-- START OF GIVEN RECORDS --

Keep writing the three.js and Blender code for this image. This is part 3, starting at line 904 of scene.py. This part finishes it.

-- END OF GIVEN RECORDS --
-- START OF GIVEN RECORDS --

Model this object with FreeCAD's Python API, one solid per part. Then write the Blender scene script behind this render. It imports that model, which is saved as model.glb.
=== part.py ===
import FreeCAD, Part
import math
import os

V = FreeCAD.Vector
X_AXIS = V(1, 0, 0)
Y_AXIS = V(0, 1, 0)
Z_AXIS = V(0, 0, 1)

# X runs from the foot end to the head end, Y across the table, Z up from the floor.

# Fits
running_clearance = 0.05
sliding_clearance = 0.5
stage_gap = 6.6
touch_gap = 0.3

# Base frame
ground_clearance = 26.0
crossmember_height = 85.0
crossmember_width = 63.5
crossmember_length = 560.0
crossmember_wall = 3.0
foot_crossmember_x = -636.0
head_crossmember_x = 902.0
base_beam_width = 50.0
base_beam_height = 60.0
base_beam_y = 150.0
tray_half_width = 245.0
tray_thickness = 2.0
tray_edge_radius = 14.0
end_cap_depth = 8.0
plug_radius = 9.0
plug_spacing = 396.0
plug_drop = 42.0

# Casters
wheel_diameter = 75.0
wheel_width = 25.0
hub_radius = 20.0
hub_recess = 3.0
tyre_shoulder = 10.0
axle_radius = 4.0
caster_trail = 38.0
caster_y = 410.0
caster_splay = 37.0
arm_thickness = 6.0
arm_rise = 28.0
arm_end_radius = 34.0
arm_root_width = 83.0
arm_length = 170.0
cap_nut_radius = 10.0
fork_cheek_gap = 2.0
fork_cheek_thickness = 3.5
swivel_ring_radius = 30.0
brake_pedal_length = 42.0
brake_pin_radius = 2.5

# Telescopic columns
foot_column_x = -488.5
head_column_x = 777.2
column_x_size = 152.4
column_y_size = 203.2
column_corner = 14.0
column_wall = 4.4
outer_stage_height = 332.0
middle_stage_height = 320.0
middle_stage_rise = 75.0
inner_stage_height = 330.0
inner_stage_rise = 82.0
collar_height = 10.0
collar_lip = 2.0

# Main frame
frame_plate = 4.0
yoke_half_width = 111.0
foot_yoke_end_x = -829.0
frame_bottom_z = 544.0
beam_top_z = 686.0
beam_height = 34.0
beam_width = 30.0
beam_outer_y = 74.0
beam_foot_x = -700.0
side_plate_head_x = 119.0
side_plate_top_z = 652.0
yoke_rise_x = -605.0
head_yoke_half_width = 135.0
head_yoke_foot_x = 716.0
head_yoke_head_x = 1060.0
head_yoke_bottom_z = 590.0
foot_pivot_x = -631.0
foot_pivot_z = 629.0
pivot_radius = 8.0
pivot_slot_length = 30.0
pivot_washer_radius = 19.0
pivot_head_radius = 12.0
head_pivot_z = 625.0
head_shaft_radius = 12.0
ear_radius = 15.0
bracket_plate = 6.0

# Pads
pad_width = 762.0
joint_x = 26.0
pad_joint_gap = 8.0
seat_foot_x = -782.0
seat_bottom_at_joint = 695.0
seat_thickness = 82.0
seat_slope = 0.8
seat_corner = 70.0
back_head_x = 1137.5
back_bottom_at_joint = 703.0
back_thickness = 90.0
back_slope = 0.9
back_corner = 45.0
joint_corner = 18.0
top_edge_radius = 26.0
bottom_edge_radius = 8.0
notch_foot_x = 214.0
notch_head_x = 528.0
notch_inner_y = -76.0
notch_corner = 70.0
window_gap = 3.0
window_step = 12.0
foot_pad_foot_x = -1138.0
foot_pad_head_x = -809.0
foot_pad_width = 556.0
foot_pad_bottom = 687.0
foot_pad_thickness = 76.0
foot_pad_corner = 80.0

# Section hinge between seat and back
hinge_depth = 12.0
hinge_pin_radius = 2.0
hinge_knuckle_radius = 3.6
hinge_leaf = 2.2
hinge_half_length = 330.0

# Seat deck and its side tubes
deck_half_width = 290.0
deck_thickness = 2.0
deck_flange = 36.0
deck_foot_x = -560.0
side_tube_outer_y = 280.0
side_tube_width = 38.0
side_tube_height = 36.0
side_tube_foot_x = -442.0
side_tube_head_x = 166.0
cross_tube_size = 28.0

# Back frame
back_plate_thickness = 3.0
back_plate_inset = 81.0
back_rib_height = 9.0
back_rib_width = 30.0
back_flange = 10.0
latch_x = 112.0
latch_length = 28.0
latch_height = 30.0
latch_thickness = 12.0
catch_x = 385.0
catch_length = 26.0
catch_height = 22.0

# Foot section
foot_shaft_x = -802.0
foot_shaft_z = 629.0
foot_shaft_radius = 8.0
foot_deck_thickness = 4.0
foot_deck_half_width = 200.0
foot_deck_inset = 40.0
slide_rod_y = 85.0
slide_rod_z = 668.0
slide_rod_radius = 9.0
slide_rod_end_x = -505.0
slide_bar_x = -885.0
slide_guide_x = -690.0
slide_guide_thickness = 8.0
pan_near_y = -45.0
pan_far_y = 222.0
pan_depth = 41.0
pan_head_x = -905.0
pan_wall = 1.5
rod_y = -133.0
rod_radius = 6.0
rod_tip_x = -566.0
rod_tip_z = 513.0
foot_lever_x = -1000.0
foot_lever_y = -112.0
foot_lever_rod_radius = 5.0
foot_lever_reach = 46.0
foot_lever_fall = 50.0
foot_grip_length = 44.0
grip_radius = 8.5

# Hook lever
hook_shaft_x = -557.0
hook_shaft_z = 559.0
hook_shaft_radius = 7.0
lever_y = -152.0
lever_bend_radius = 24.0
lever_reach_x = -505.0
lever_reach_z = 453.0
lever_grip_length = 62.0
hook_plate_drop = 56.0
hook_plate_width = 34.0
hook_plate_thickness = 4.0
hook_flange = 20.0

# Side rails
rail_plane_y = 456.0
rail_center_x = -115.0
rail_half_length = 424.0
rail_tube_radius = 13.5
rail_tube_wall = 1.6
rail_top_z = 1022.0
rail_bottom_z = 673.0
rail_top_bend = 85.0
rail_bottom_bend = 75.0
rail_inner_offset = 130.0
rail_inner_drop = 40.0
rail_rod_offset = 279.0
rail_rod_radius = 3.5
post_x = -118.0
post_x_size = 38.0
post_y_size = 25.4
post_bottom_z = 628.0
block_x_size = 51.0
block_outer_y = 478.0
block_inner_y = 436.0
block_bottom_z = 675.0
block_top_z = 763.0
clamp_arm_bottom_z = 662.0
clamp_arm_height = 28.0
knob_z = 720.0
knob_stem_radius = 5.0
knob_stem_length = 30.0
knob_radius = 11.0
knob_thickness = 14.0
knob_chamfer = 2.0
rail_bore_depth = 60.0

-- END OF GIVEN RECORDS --

INSTRUCTION: Search the preceding listing for the word "Blender" and pull out every line that holds it.

SOLVED PROBLEM:
Keep writing the three.js and Blender code for this image. This is part 3, starting at line 904 of scene.py. This part finishes it.
Model this object with FreeCAD's Python API, one solid per part. Then write the Blender scene script behind this render. It imports that model, which is saved as model.glb.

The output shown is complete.